1 guess per person. Be very careful because some fish will appear 2 or 3 times in juvenile, subadult and adult form. Nothing is ever as it seems.

PS: None of these fish photos appear on OPEFE.


----------



## JustJoshinYa (Mar 25, 2006)

S. Brandtii??


----------



## AKSkirmish (Jun 24, 2005)

HA HA-Dont tell me thats what i think it is!!!!!Man I'll sit back and wait for this one-but I do have a guess that I would like to keep to myself for right now-I'm not good at this game!!!!


----------



## b_ack51 (Feb 11, 2003)

Pristobrycon striolatus?

Not my best guess, but just taking a shot.


----------



## mashunter18 (Jan 2, 2004)

Scapularus/strioulatus...whatever one we are calling them these days........lol.......

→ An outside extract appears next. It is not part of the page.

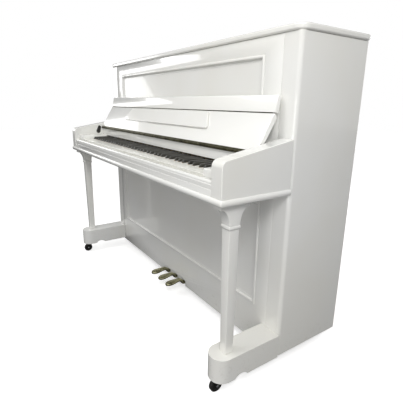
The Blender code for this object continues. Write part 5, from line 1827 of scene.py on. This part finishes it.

If Im seeing the fins right, mainly the adipose fin.


----------



## hastatus (Jan 16, 2003)

> mashunter18 Posted Today, 04:47 PM
> Scapularus/strioulatus...whatever one we are calling them these days........lol.......
> 
> If Im seeing the fins right, mainly the adipose fin.
> ...


*And the winner is* _Pristobrycon striolatus._


----------



## b_ack51 (Feb 11, 2003)

BOO YAH I WIN!

What do I win frank?


----------



## piranha_guy_dan (Oct 4, 2004)

the pic was gone b4 i seen it.

do another one uncle frank


----------



## B. Rodgers (Jan 20, 2005)

Where have all the pics gone???? I want to see them!


----------